Argentina hasn’t borrowed internationally since it stopped paying a record $95 billion of bonds 13 years ago.

Jesica Rey, a spokeswoman at the Economy Ministry, didn’t respond to a telephone call or e-mail seeking comment on whether the proposed plan will hurt Argentina’s chances of regaining access to foreign debt markets.

Holders of defaulted bonds from 2001, who are known as the holdouts after they refused to offer Argentina debt relief in restructurings in 2005 and 2010, asked Griesa to consider contempt sanctions against Argentina, calling the plan to pay its debt outside his jurisdiction a “grave affront.”

Griesa called a hearing for today at 3 p.m. in New York.

“This plan makes no pretense that Argentina will honor its obligations under plaintiffs’ bonds,” Robert A. Cohen, a lawyer for the holdouts, said in a letter yesterday to Griesa.

‘Bond Tourists’

Argentina submitted a bill to Congress to authorize the debt swap, Fernandez said in the nationwide address. Payments will be made into accounts at the central bank instead of through Bank of New York Mellon Corp., the current trustee.

Economy Minister Axel Kicillof said yesterday the main objective is to change the payment location and bondholders will find ways to get their money from the account in Buenos Aires.

“No one’s going to have to take a plane,” he told reporters. “These days even your gas and electricity bills can be paid by the Internet.
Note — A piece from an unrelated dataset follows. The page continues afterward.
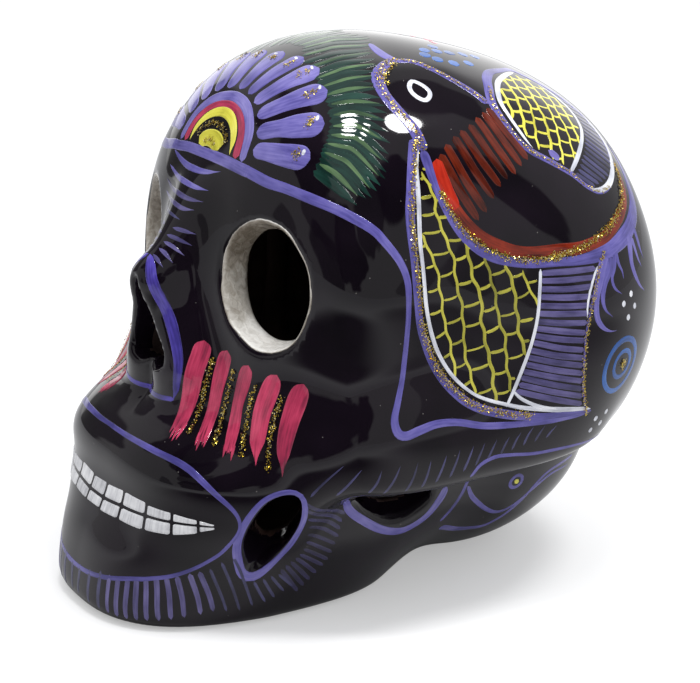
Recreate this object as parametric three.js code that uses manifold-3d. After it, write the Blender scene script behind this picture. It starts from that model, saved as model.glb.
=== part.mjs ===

We’re not going to have an influx of bond tourists coming to get paid.”

Griesa blocked Argentina from paying $539 million in interest on the 2033 bonds that were due by July 30 and said the country must pay the holdouts in full or reach a settlement before payments on its other debt.

Before last month’s default, Argentina had sought to repair ties with its other overseas creditors.

Chosen Path

The government settled five arbitration cases at the World Bank, paid Madrid-based Repsol SA $5 billion for the expropriation of YPF SA in 2012 and negotiated with the Paris Club to settle obligations left over from the 2001 debt crisis.

Yet Argentina has repeatedly said it would only offer the holdouts the same terms -- about 30 cents on the dollar -- that other creditors accepted in prior debt restructurings.

“The path they’ve chosen won’t give them access to markets,” said Eduardo Levy-Yeyati, director of Buenos Aires-based research firm Elypsis. “They’re going to have to pay their debt by selling the furniture or tightening the belt.”

Argentina’s central bank reserves have tumbled 21 percent in the past year to $28.9 billion, the lowest in more than seven years. The economy will contract 1 percent this year, the median estimate of 22 analysts in a Bloomberg survey showed.

Ray Zucaro, a money manager at SW Asset Management LLC, said that while bonds have tumbled since July 30, they’re still higher than the five-year average. He’s optimistic that Argentina will settle with the holdouts once a Rights Upon Future Offers clause expires in December.

‘Still Optimistic’

The rule requires Argentina to give all restructured bondholders the same deal if it voluntarily offers improved terms to any creditor. The clause could trigger additional claims of at least $120 billion, according to the government.

“I’m still optimistic that come January and the expiration of the RUFO clause, the Damocles sword hanging over Argentina, that this issue could be resolved,” Zucaro, who owns Argentine provincial and corporate bonds, said in a telephone interview from Newport Beach, California.

Finding a new trustee to handle payments to bondholders from Buenos Aires who is prepared to risk being in contempt of court will be the main obstacle for Argentina, according to Luis Caputo, a Buenos Aires-based money manager at Noctua International LLC. He said he sold all his New York-law and local-law Argentine bonds in the past month.

“It’s not reasonable to think they will be breaking the law for an indefinite period of time,” Caputo said by telephone. “It’s not good for the country.”